Your instructions: Identify the lines that contain the word "Blender", then copy them.

↓

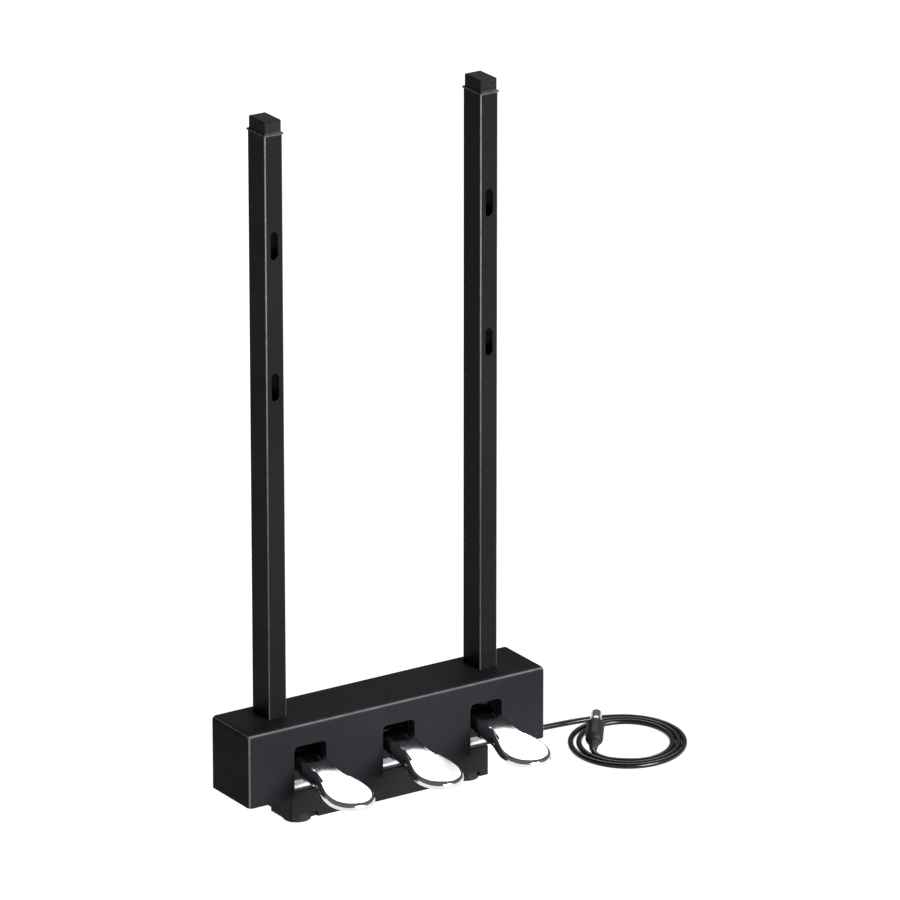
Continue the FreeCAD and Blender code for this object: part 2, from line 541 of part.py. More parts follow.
def sensing():
    """Circuit board hung from the cover, one light-gate sensor per pedal, and its socket."""
    blank = box("board_blank", ("boardWide", "boardDeep", "boardThick"), ("-boardWide / 2", "boardY", "boardZ"))
    holes = [rod(f"board_hole_{i}", "screwRad + screwGap", "boardThick * 3", (x, y, "boardZ - boardThick"))
             for i, (x, y) in enumerate(BOARD_POSTS)]
    keep(cut("board", blank, holes), "sensor_board")
    for sign in (-1, 0, 1):
        name, middle = side_name(sign), f"{sign} * pedalPitch"
        body = box(f"gate_block_{name}", ("sensorWide", "sensorDeep", "sensorTall"),
                   (f"{middle} - sensorWide / 2", "boardY + 2", "boardZ - sensorTall"))
        gap = box(f"gate_gap_{name}", ("sensorSlot", "sensorDeep * 3", "sensorTall * 0.7"),
                  (f"{middle} - sensorSlot / 2", "boardY - sensorDeep", "boardZ - sensorTall"))
        keep(cut(f"gate_{name}", body, [gap]), f"position_sensor_{name}")
        tab_low = "pivotZ + armTall / 2"
        tab = box(f"vane_tab_{name}", ("armWide - 2", "sensorDeep", "vaneThick"),
                  (f"{middle} - armWide / 2 + 1", "boardY + 2", tab_low))
        blade = box(f"vane_blade_{name}", ("vaneThick", "sensorDeep", "vaneTop - pivotZ - armTall / 2"),
                    (f"{middle} - vaneThick / 2", "boardY + 2", tab_low))
        keep(fuse(f"vane_{name}", [tab, blade]), f"sensor_vane_{name}")
    keep(box("socket_block", ("14", "8", "6"), ("36", "boardY + 8", "boardZ - 6")), "board_connector")


# ---------------------------------------------------------------- screws

def screws():
    groups = {
        "cover_screws": [(x, y, "deckZ - plateThick") for x, y in SCREW_POSTS],
        "base_screws": [(x, y, "baseZ + baseTall - 5") for x, y in BASE_POSTS],
        "board_screws": [(x, y, "boardZ") for x, y in BOARD_POSTS],
    }
    long = {"cover_screws": "11", "base_screws": "9", "board_screws": "7"}
    for label, spots in groups.items():
        made = [screw(f"{label}_{i}", spot, long[label]) for i, spot in enumerate(spots)]
        group = doc.addObject("Part::Compound", label + "_group")
        group.Links = made
        keep(group, label)
    made = []
    for sign in (-1, 1):
        for i, (x, y) in enumerate(bracket_feet(sign)):
            made.append(screw(f"bracket_screw_{side_name(sign)}_{i}", (x, y, "deckZ + bracketThick"), "7", up=False))
        for i in range(2):
            x = f"{sign} * (uprightX + tubeWide / 2 + 0.2 + bracketThick)"
            y, z = side_screw(sign, i, "0")[1:]
            head_x = x if sign > 0 else f"{x} - screwRad * 1.3"
            stem_x = f"{x} - 6" if sign > 0 else x
            head = rod(f"side_head_{side_name(sign)}_{i}", "screwRad * 1.9", "screwRad * 1.3", (head_x, y, z), "x")
            stem = rod(f"side_stem_{side_name(sign)}_{i}", "screwRad", "6", (stem_x, y, z), "x")
            made.append(fuse(f"side_screw_{side_name(sign)}_{i}", [head, stem]))
    group = doc.addObject("Part::Compound", "upright_screws_group")
    group.Links = made
    keep(group, "upright_screws")


# ---------------------------------------------------------------- lead and plug

def tube_along(name, points, radius):
    """A round tube along straight runs joined by tangent arcs; prints its length and arc radii."""
    spots = [FreeCAD.Vector(*p) for p in points]
    edges, radii, start = [], [], spots[0]
    for before, corner, after in zip(spots, spots[1:], spots[2:]):
        into, out = corner - before, after - corner
        half_turn = into.getAngle(out) / 2
        setback = 0.45 * min(into.Length, out.Length)
        radii.append(setback / math.tan(half_turn))
        into.normalize()
        out.normalize()
        a, b = corner - into * setback, corner + out * setback
        inward = (out - into).normalize()
        crown = corner + inward * (radii[-1] * (1 / math.cos(half_turn) - 1))
        edges += [Part.LineSegment(start, a).toShape(), Part.Arc(a, crown, b).toShape()]
        start = b
    edges.append(Part.LineSegment(start, spots[-1]).toShape())
    path = Part.Wire(edges)
    ring = Part.Wire(Part.makeCircle(radius, spots[0], spots[1] - spots[0]))
    obj = doc.addObject("Part::Feature", name)
    obj.Shape = path.makePipeShell([ring], True, False)
    ratio = obj.Shape.Volume / (math.pi * radius ** 2 * path.Length)
    print(name, "length", round(path.Length, 1), "volume ratio", round(ratio, 4),
          "radii", [round(r, 1) for r in radii])
    return obj


def inner_lead():
    """Lead inside the box: from the strain relief, up through the plate, to the board's socket."""
    x, y, z = size("exitX"), size("front") + 37.0, size("exitZ")
    route = [(x, y + 13.9, z), (x, y + 6, z), (x + 1, y, z + 7), (x + 3, y - 0.5, z + 20),
             (x + 9, y, z + 34), (x + 15, y + 0.5, z + 47), (x + 15, y + 0.5, size("boardZ") - 6)]
    keep(tube_along("inner_lead_shape", route, size("innerLeadRad")), "inner_lead")


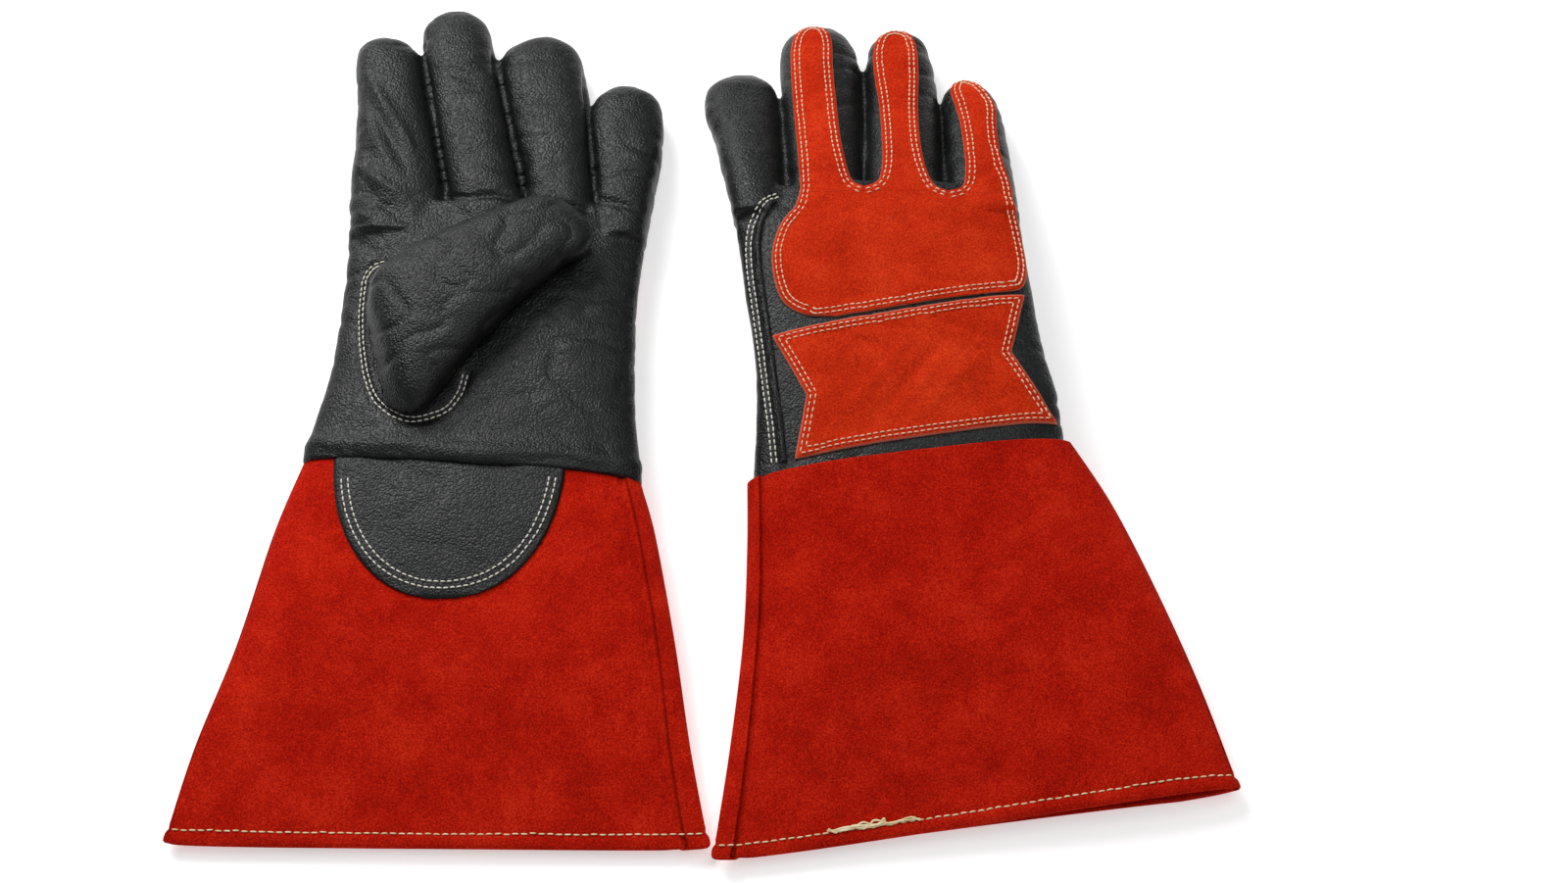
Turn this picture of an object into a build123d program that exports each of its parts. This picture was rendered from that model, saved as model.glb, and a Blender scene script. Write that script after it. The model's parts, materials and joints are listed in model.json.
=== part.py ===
from build123d import *
import math
import os

os.makedirs("parts", exist_ok=True)

# A pair of leather welding gauntlets lying side by side on a table: the left glove palm up with
# its thumb folded over the palm, the right glove back up with its thumb folded underneath.
# X runs across both gloves, Y from the cuffs to the fingers, Z up; the table is z = 0.
# Every panel is a tube of flattened round sections, cut lengthways into its sewn halves.
# A station of a tube is (left point, right point, lowest z, highest z).

PANEL = 2.0  # thickness of a leather or suede panel
LINING = 0.8  # thickness of the cotton lining
PATCH = 1.3  # thickness of a reinforcing patch
THREAD = 0.45  # height of a stitch above its panel
SLIT = 0.1  # air between sewn layers
STITCH_LONG = 2.3  # length of one stitch
STITCH_WIDE = 0.7  # width of one stitch
STITCH_PITCH = 3.4  # from one stitch to the next
ROW_GAP = 2.3  # between the two rows of a double seam
ROUNDNESS = 2.5  # exponent of the section: 2 is an ellipse, more is squarer
SECTION_POINTS = 14  # points that carry one section
FLAT_FROM = 50.0  # the flat underside of a section starts this many degrees below its side
STRIP_WIDE = 21.0  # width of a finger strip
WELT_ASIDE = 3.4  # the welt lies this far beside the index seam's first row
WELT_WIDE = 2.0  # width of the welt
HEM_INSET = 6.0  # the hem's stitches stand this far up from the edge
TALL = 200.0  # taller than anything here, for cutting outlines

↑

Exercise response:
Continue the FreeCAD and Blender code for this object: part 2, from line 541 of part.py. More parts follow.
Turn this picture of an object into a build123d program that exports each of its parts. This picture was rendered from that model, saved as model.glb, and a Blender scene script. Write that script after it. The model's parts, materials and joints are listed in model.json.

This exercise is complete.